TASK TO COMPLETE ::
Locate "Turn this picture" in the listing below, then output the line holding it and every line after it, exactly and with nothing else.

LISTED ENTRIES ::

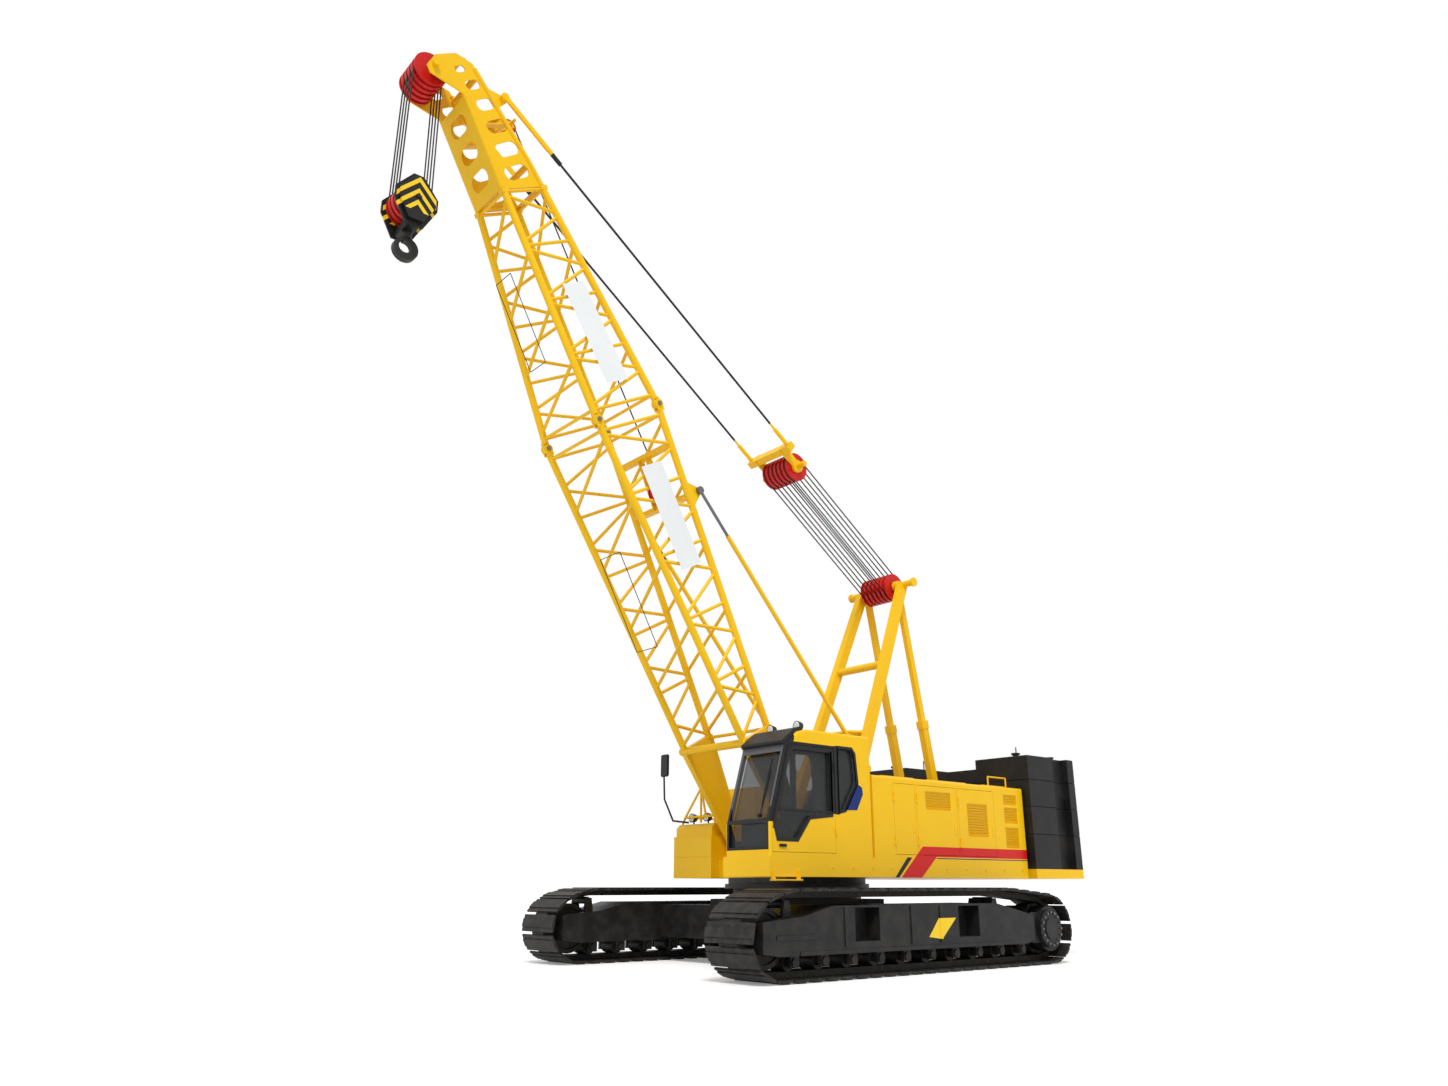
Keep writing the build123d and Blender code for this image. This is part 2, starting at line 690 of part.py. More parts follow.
with BuildPart() as gantry_rear:
    for side in (1, -1):
        with BuildSketch(across(side * 345)):
            with Locations((apex_x, apex_z)):
                Circle(90)
                Circle(55 + FIT, mode=Mode.SUBTRACT)
        extrude(amount=40, both=True)
        top = Vector(apex_x - 15, side * 345, apex_z - 80)
        foot = Vector(-3000, side * 345, 1560)
        add(beam(foot, top, 80, 100))
        add(beam(foot, foot + (top - foot) * 0.48, 110, 130))
        add(beam(foot + (top - foot) * 0.46, foot + (top - foot) * 0.49, 130, 150))
        with Locations((-3000, side * 345, (deck_top + 1640) / 2)):
            Box(220, 130, 1640 - deck_top)
keep(gantry_rear, "gantry_rear")

# ---------------------------------------------------------------- lattice boom
def chord_at(s):
    """Half width, back and belly offsets of the chord centre lines at station s."""
    if s <= 6500:
        half = 250 + (s - foot_end) * 310 / (6500 - foot_end)
        return boom_half, half, -half
    share = (s - 6500) / (tip_end - 6500)
    return boom_half + (head_half - boom_half) * share, 560 - 260 * share, -560 + 200 * share


def corner(s, side, back):
    half, rear, belly = chord_at(s)
    return on_boom(s, rear if back else belly, side * half)


def lattice(start, end, bays):
    """Lacing of one section: on the sides a strut and a V per bay, on belly and back one diagonal."""
    step = (end - start) / bays
    bars = []
    for i in range(bays):
        low, mid, high = start + i * step, start + (i + 0.5) * step, start + (i + 1) * step
        for side in (1, -1):
            bars.append((corner(high, side, True), corner(high, side, False)))
            bars.append((corner(low + 60, side, side < 0), corner(mid - 30, side, side > 0)))
            bars.append((corner(mid + 30, side, side > 0), corner(high - 60, side, side < 0)))
        for back in (True, False):
            bars.append((corner(low + 90, -1, back), corner(high - 90, 1, back)))
    for s in (start, end):
        for side in (1, -1):
            bars.append((corner(s, side, True), corner(s, side, False)))
        for back in (True, False):
            bars.append((corner(s, 1, back), corner(s, -1, back)))
    return [bar(p, q, lacing_radius) for p, q in bars]


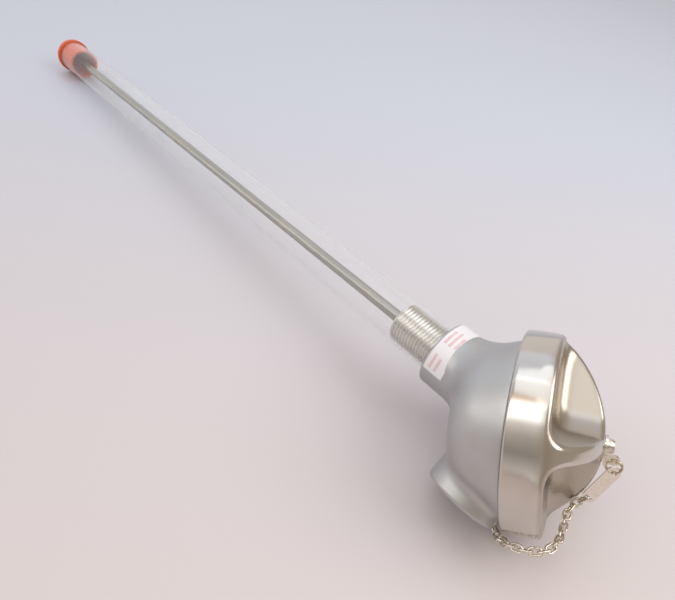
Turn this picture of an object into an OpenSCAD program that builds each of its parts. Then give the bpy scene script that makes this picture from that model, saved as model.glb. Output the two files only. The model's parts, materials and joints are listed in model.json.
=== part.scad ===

WORKED ANSWER ::
Turn this picture of an object into an OpenSCAD program that builds each of its parts. Then give the bpy scene script that makes this picture from that model, saved as model.glb. Output the two files only. The model's parts, materials and joints are listed in model.json.
=== part.scad ===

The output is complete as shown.